**** Records supplied ****

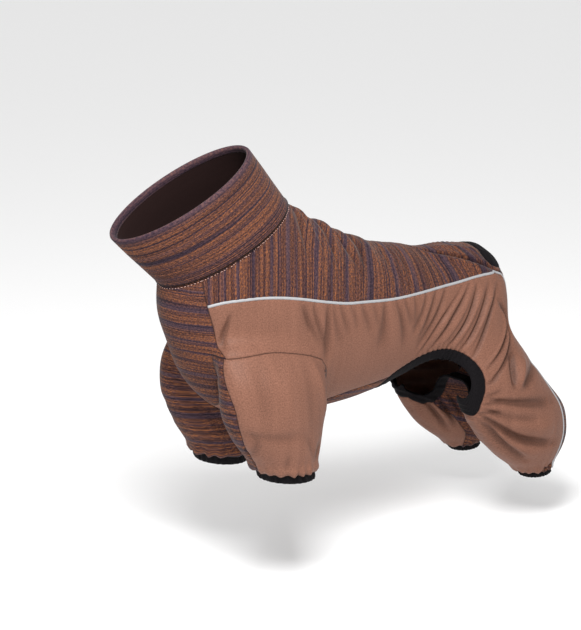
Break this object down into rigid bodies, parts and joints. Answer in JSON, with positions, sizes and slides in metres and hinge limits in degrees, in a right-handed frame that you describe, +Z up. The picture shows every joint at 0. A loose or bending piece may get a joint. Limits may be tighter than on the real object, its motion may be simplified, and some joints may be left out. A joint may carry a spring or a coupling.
{
  "type": "dog tracksuit",
  "caption": "Four-legged dog tracksuit with stand-up collar, striped yoke and chest, plain sides, piped seams, elastic cuffs and bound belly and tail openings.",
  "frame": {"origin": "inside face of the back panel at the withers, where the suit rests on the wearer's back", "axes": "+X from the neck to the tail, +Y to the wearer's right, +Z up"},
  "size_m": [0.5287, 0.1906, 0.391],
  "materials": {
    "striped_knit": "irregular striped melange knit, matt",
    "brown_knit": "smooth stretch knit with a soft sheen",
    "lining_knit": "dark brown brushed lining",
    "elastic_binding": "matt ribbed elastic binding",
    "reflective_piping": "silver-grey reflective piping"
  },
  "bodies": {
    "root": {"back_yoke": "striped_knit", "chest_panel": "striped_knit", "seat_panel": "striped_knit", "side_panel_left": "brown_knit", "side_panel_right": "brown_knit", "side_piping_left": "reflective_piping", "side_piping_right": "reflective_piping", "sleeve_outer_left": "brown_knit", "sleeve_inner_left": "striped_knit", "front_cuff_left": "elastic_binding", "sleeve_outer_right": "brown_knit", "sleeve_inner_right": "striped_knit", "front_cuff_right": "elastic_binding", "hind_cuff_left": "elastic_binding", "hind_cuff_right": "elastic_binding", "belly_opening_binding": "elastic_binding", "tail_opening_binding": "elastic_binding", "collar": "striped_knit", "collar_lining": "lining_knit"}
  },
  "joints": []
}
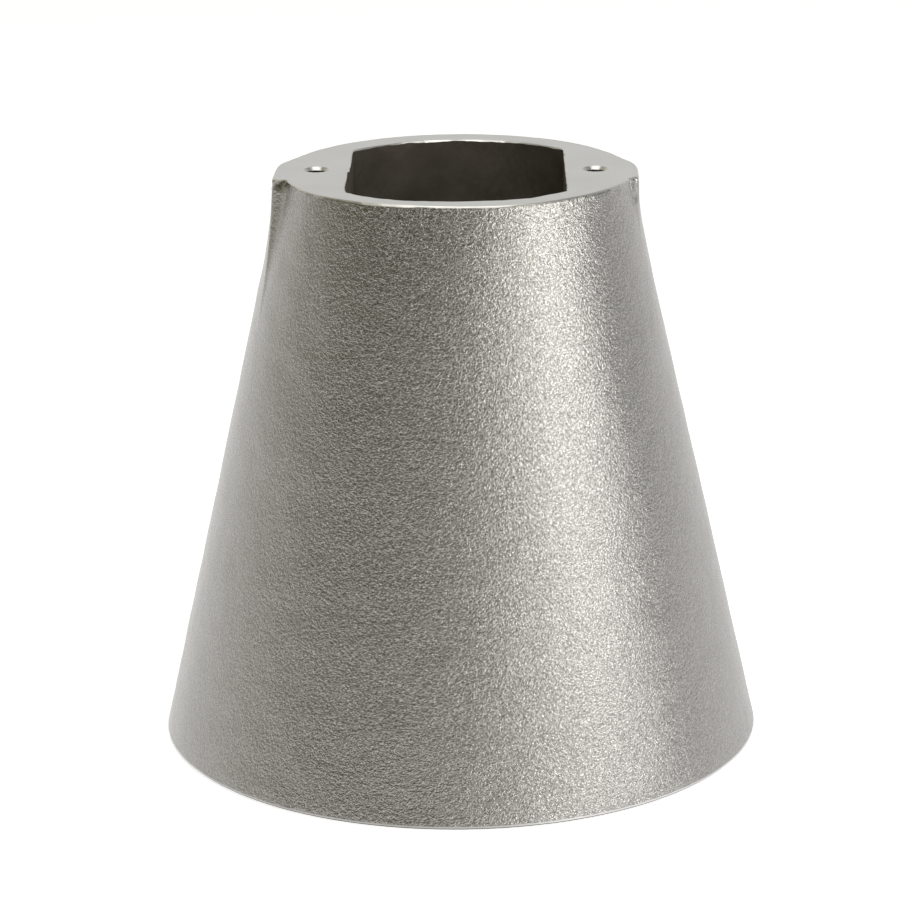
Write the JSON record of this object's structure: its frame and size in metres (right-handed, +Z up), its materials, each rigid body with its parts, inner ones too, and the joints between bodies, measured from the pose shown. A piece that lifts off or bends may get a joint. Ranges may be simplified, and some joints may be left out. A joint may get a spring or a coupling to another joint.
{
  "type": "stanchion base",
  "caption": "Hollow cast cone that stands a boat's stanchion on deck: flat-sided socket in the machined top, screw lugs beside it, threaded bosses inside the foot for bolts from below.",
  "frame": {"origin": "centre of the foot, on the deck face", "axes": "+Z up the cone's axis, out of the socket; X through the two screw holes in the lugs; Y along the socket's flat sides"},
  "size_m": [0.1206, 0.1206, 0.115],
  "materials": {
    "cast_aluminium": "sand cast and bead blasted, with the top face and the foot machined",
    "stainless_wire": "drawn wire"
  },
  "bodies": {
    "root": {"body_casting": "cast_aluminium", "top_insert_left": "stainless_wire", "top_insert_right": "stainless_wire", "deck_insert_front_left": "stainless_wire", "deck_insert_front_right": "stainless_wire", "deck_insert_rear_left": "stainless_wire", "deck_insert_rear_right": "stainless_wire"}
  },
  "joints": []
}
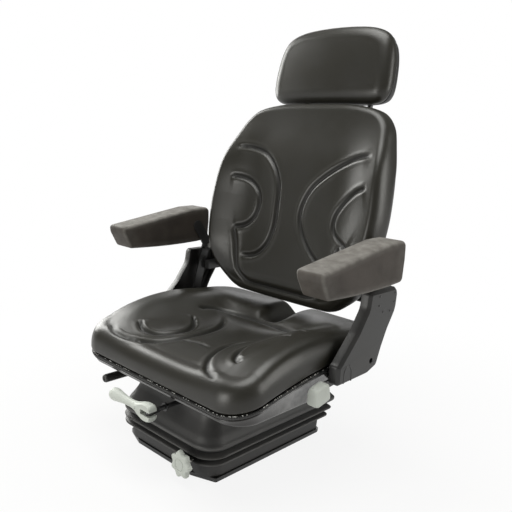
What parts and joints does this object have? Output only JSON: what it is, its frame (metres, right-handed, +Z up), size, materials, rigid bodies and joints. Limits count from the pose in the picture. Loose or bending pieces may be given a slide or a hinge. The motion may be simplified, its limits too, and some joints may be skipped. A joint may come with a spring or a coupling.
{
  "type": "suspension seat",
  "caption": "Operator's seat with a scissor suspension in a bellows, slide rails, reclining back, folding armrests and a sliding headrest.",
  "frame": {"origin": "centre of the underside of the lower frame", "axes": "+Z up; the occupant faces -Y; the occupant's left is +X"},
  "size_m": [0.672, 0.6577, 0.9512],
  "materials": {
    "black_vinyl": "satin, embossed",
    "black_plastic": "satin",
    "gloss_black": "gloss",
    "rubber": "matt",
    "foam_skin": "matt foam skin",
    "grey_plastic": "satin",
    "painted_steel": "satin paint",
    "zinc_steel": "zinc plated",
    "nylon": "matt"
  },
  "bodies": {
    "base": {"lower_frame": "painted_steel", "pivot_shaft_lower": "zinc_steel", "damper_pin_lower": "zinc_steel", "bellows": "rubber", "coil_spring_left": "zinc_steel", "coil_spring_right": "zinc_steel"},
    "knob": {"star_knob": "grey_plastic", "star_knob_shaft": "zinc_steel"},
    "upper": {"upper_frame": "painted_steel", "pivot_shaft_upper": "zinc_steel", "damper_pin_upper": "zinc_steel", "rail_lower_left": "zinc_steel", "rail_lower_right": "zinc_steel"},
    "scissor_outer": {"scissor_arms_outer": "painted_steel", "centre_pin_left": "zinc_steel", "centre_pin_right": "zinc_steel"},
    "scissor_inner": {"scissor_arms_inner": "painted_steel"},
    "upper_roller_left": {"roller_upper_left": "nylon"},
    "upper_roller_right": {"roller_upper_right": "nylon"},
    "lower_roller_left": {"roller_lower_left": "nylon"},
    "lower_roller_right": {"roller_lower_right": "nylon"},
    "damper_tube": {"damper_body": "painted_steel"},
    "damper_piston": {"damper_rod": "zinc_steel"},
    "crank": {"crank_shaft": "painted_steel", "crank_handle_pin": "zinc_steel"},
    "crank_grip": {"crank_handle": "grey_plastic"},
    "seat": {"seat_pan": "gloss_black", "seat_edge_trim": "black_plastic", "seat_cushion": "black_vinyl", "rail_upper_left": "zinc_steel", "rail_upper_right": "zinc_steel", "recliner_bracket_left": "painted_steel", "recliner_bracket_right": "painted_steel", "recline_bolt_left": "zinc_steel", "recline_bolt_right": "zinc_steel", "recliner_lever_pin": "zinc_steel"},
    "rail_release": {"rail_lever": "painted_steel", "rail_lever_grip": "black_plastic"},
    "recliner_release": {"recliner_lever": "painted_steel", "recliner_paddle": "grey_plastic"},
    "back": {"back_cushion": "black_vinyl", "back_shell": "black_plastic", "back_frame": "painted_steel", "headrest_guide_left": "nylon", "headrest_guide_right": "nylon", "side_cover_left": "black_plastic", "side_cover_right": "black_plastic", "armrest_bolt_left": "zinc_steel", "armrest_bolt_right": "zinc_steel"},
    "armrest_left": {"armrest_pad_left": "foam_skin", "armrest_plate_left": "painted_steel"},
    "armrest_right": {"armrest_pad_right": "foam_skin", "armrest_plate_right": "painted_steel"},
    "headrest": {"headrest_cushion": "black_vinyl", "headrest_shell": "black_plastic", "headrest_posts": "painted_steel"}
  },
  "joints": [
    {"name": "suspension_travel", "type": "slide", "parent": "base", "child": "upper", "axis": [0, 0, 1], "range_m": [-0.08, 0], "stiffness_N_per_m": 8000, "springref_m": 0.05, "deforming": ["bellows", "coil_spring_left", "coil_spring_right"]},
    {"name": "scissor_outer_swing", "type": "hinge", "parent": "base", "child": "scissor_outer", "pos_m": [0, 0.13, 0.0145], "axis": [1, 0, 0], "range_deg": [0, 17]},
    {"name": "scissor_inner_swing", "type": "hinge", "parent": "upper", "child": "scissor_inner", "pos_m": [0, 0.13, 0.1165], "axis": [1, 0, 0], "range_deg": [-17, 0]},
    {"name": "damper_swing", "type": "hinge", "parent": "base", "child": "damper_tube", "pos_m": [0, -0.1, 0.0185], "axis": [1, 0, 0], "range_deg": [-23, 0]},
    {"name": "damper_stroke", "type": "slide", "parent": "damper_tube", "child": "damper_piston", "axis": [0, 0.8944, 0.4472], "range_m": [-0.022, 0]},
    {"name": "upper_roller_left_spin", "type": "hinge", "parent": "scissor_outer", "child": "upper_roller_left", "pos_m": [0, -0.13076, 0.1165], "axis": [1, 0, 0], "continuous": true},
    {"name": "upper_roller_right_spin", "type": "hinge", "parent": "scissor_outer", "child": "upper_roller_right", "pos_m": [0, -0.13076, 0.1165], "axis": [1, 0, 0], "continuous": true},
    {"name": "lower_roller_left_spin", "type": "hinge", "parent": "scissor_inner", "child": "lower_roller_left", "pos_m": [0, -0.13076, 0.0145], "axis": [1, 0, 0], "continuous": true},
    {"name": "lower_roller_right_spin", "type": "hinge", "parent": "scissor_inner", "child": "lower_roller_right", "pos_m": [0, -0.13076, 0.0145], "axis": [1, 0, 0], "continuous": true},
    {"name": "star_knob_turn", "type": "hinge", "parent": "base", "child": "knob", "pos_m": [0.103, -0.222, 0.044], "axis": [0, 1, 0], "continuous": true},
    {"name": "crank_turn", "type": "hinge", "parent": "upper", "child": "crank", "pos_m": [0.033, -0.233, 0.1385], "axis": [0, 1, 0], "continuous": true},
    {"name": "crank_handle_fold", "type": "hinge", "parent": "crank", "child": "crank_grip", "pos_m": [0.033, -0.245, 0.1385], "axis": [0, 0, 1], "range_deg": [0, 90]},
    {"name": "seat_slide", "type": "slide", "parent": "upper", "child": "seat", "axis": [0, 1, 0], "range_m": [0, 0.1]},
    {"name": "rail_lever_lift", "type": "hinge", "parent": "seat", "child": "rail_release", "pos_m": [-0.098, 0.02, 0.1545], "axis": [-1, 0, 0], "range_deg": [0, 4], "stiffness_Nm_per_rad": 3, "springref_deg": -5.73},
    {"name": "recliner_lever_lift", "type": "hinge", "parent": "seat", "child": "recliner_release", "pos_m": [0.2715, 0.085, 0.209], "axis": [-1, 0, 0], "range_deg": [0, 15], "stiffness_Nm_per_rad": 1, "springref_deg": -8.59},
    {"name": "backrest_recline", "type": "hinge", "parent": "seat", "child": "back", "pos_m": [0, 0.134, 0.235], "axis": [-1, 0, 0], "range_deg": [-8, 8]},
    {"name": "armrest_left_fold", "type": "hinge", "parent": "back", "child": "armrest_left", "pos_m": [0.2685, 0.176, 0.392], "axis": [-1, 0, 0], "range_deg": [0, 90]},
    {"name": "armrest_right_fold", "type": "hinge", "parent": "back", "child": "armrest_right", "pos_m": [-0.2685, 0.176, 0.392], "axis": [-1, 0, 0], "range_deg": [0, 90]},
    {"name": "headrest_height", "type": "slide", "parent": "back", "child": "headrest", "axis": [0, 0.2028, 0.9792], "range_m": [0, 0.06]}
  ],
  "couplings": [
    {"joint": "scissor_outer_swing", "follows": "suspension_travel", "rad_per_m": -3.6777},
    {"joint": "scissor_inner_swing", "follows": "suspension_travel", "rad_per_m": 3.6777},
    {"joint": "damper_swing", "follows": "suspension_travel", "rad_per_m": 4.9523},
    {"joint": "damper_stroke", "follows": "suspension_travel", "ratio": 0.2677}
  ]
}
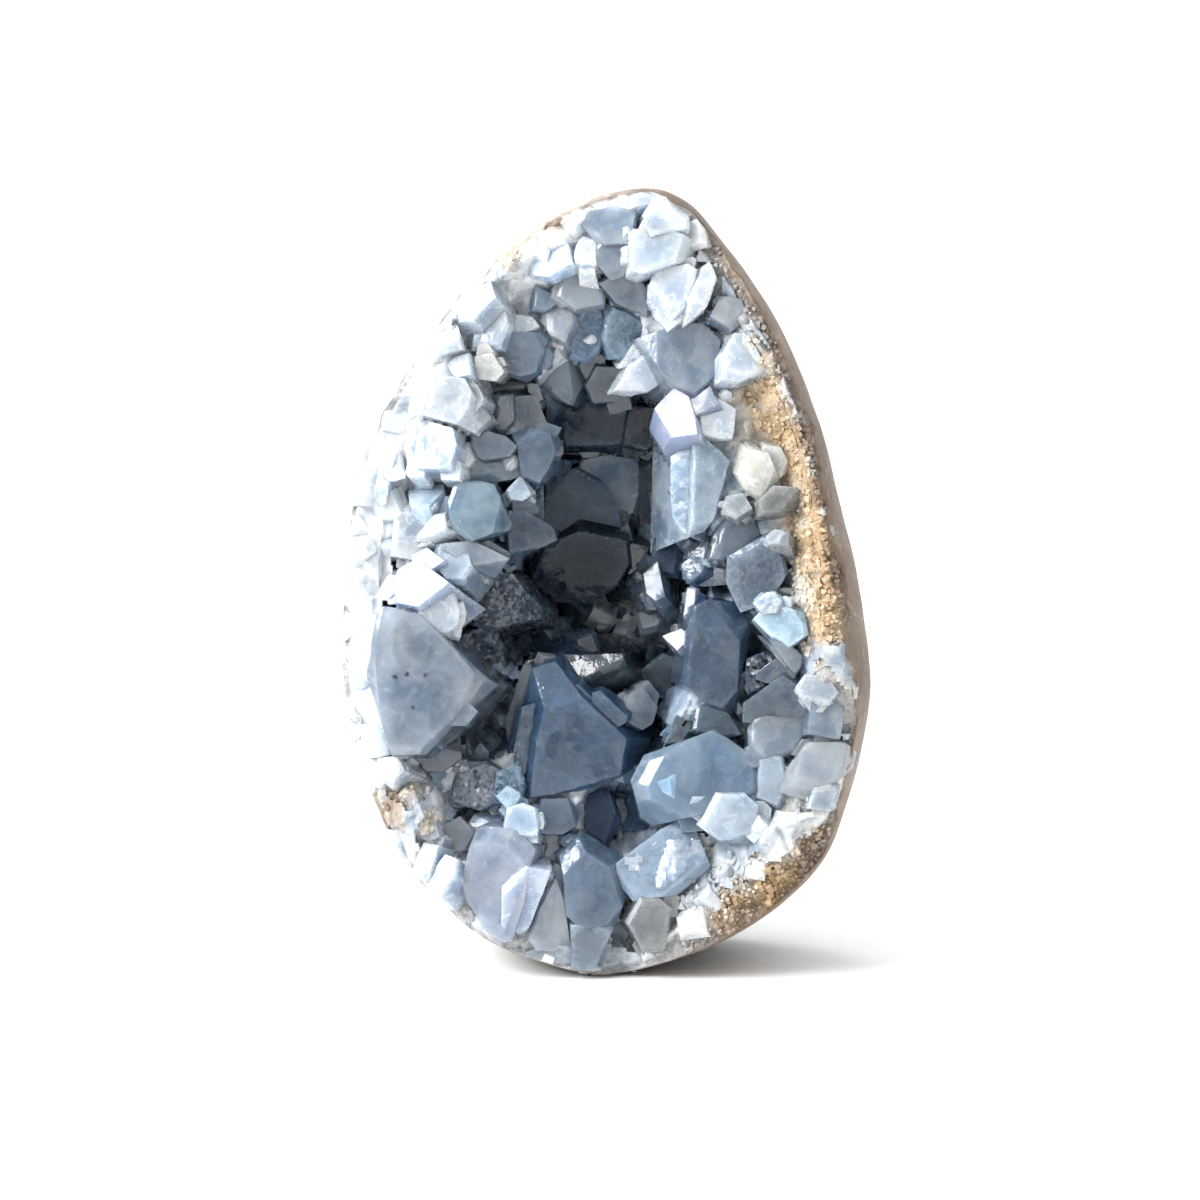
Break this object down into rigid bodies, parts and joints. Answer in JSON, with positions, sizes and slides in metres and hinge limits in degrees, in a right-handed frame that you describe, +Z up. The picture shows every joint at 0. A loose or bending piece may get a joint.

****

◆ **What to do**:
Copy each line in the data that holds the word "metres".

◆ **Output below**:
Break this object down into rigid bodies, parts and joints. Answer in JSON, with positions, sizes and slides in metres and hinge limits in degrees, in a right-handed frame that you describe, +Z up. The picture shows every joint at 0. A loose or bending piece may get a joint. Limits may be tighter than on the real object, its motion may be simplified, and some joints may be left out. A joint may carry a spring or a coupling.
Write the JSON record of this object's structure: its frame and size in metres (right-handed, +Z up), its materials, each rigid body with its parts, inner ones too, and the joints between bodies, measured from the pose shown. A piece that lifts off or bends may get a joint. Ranges may be simplified, and some joints may be left out. A joint may get a spring or a coupling to another joint.
What parts and joints does this object have? Output only JSON: what it is, its frame (metres, right-handed, +Z up), size, materials, rigid bodies and joints. Limits count from the pose in the picture. Loose or bending pieces may be given a slide or a hinge. The motion may be simplified, its limits too, and some joints may be skipped. A joint may come with a spring or a coupling.
Break this object down into rigid bodies, parts and joints. Answer in JSON, with positions, sizes and slides in metres and hinge limits in degrees, in a right-handed frame that you describe, +Z up. The picture shows every joint at 0. A loose or bending piece may get a joint.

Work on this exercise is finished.